I just picked up this 50s Rudge-Whitworth Twinkie, its in great shape but ofcourse i am going to restore it, any one have or had one of these.  Sulley






Hers a little info i found.
http://www.nottinghamshire.gov.uk/h...ons/wheelsoffortune/circleofsilverknights.htm


----------



## robertc (Jul 16, 2011)

Is that the original paint? If it is I would not touch it. That is one cool trike.


----------



## ridingtoy (Jul 17, 2011)

robertc said:


> Is that the original paint? If it is I would not touch it. That is one cool trike.

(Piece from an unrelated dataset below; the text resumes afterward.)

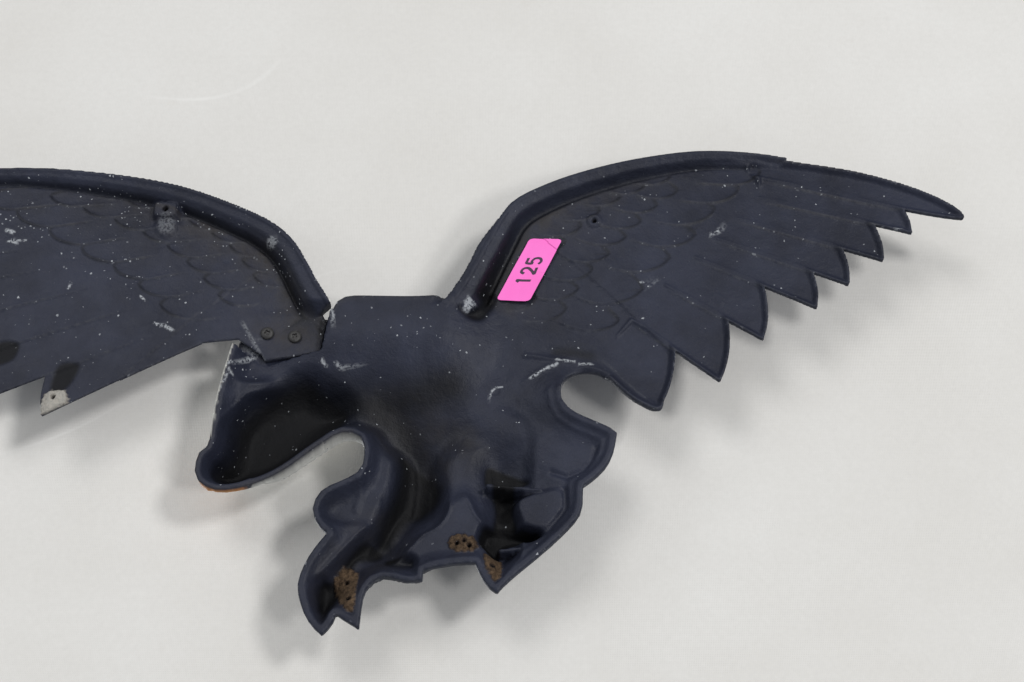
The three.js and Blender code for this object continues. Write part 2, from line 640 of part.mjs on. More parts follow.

Ditto on all of the above. Any trikes in my collection anywhere near this nice of an original condition (assuming this is original finish) would be left alone. Only when surface rust has taken it's toll or the trike has been house painted, would I be inclined to restore it to the original finsh.

Dave


----------



## Sulley (Jul 18, 2011)

Its house paint and a lot of it, i been blastin on it for 6 hours, got it all painted should be able to put it back togeither in a few days, i had new decals made for it, i found the origainl decals under about 20 layers of paint so i repoped them.  Sulley


----------



## Sulley (Jul 22, 2011)

Finished it up, hung a little basket on the front should be a fun ride for my grandkids.  Sulley


----------



## Sulley (Jul 22, 2011)




----------



## Sulley (Jul 22, 2011)

It has a Dunlop seat on it, i have never seen one, are they common.  Sulley


----------



## ridingtoy (Jul 22, 2011)

A real beauty all spiffed up! Nice restoration job! I thought the seat was probably a Dunlop make. I've seen Dunlop seats on many trikes from the UK and Canada. Looks a little like a mini Brooks saddle.

Dave


----------



## Sulley (Jul 22, 2011)

Thanks, i did find this ad.  Sulley

http://www.flickr.com/photos/75395133@N00/3124900895/


----------



## Sulley (Aug 3, 2011)

My grandson love riding it but seeing its a girls bike i am going to give it to my wifes grand daughter.  Sulley


----------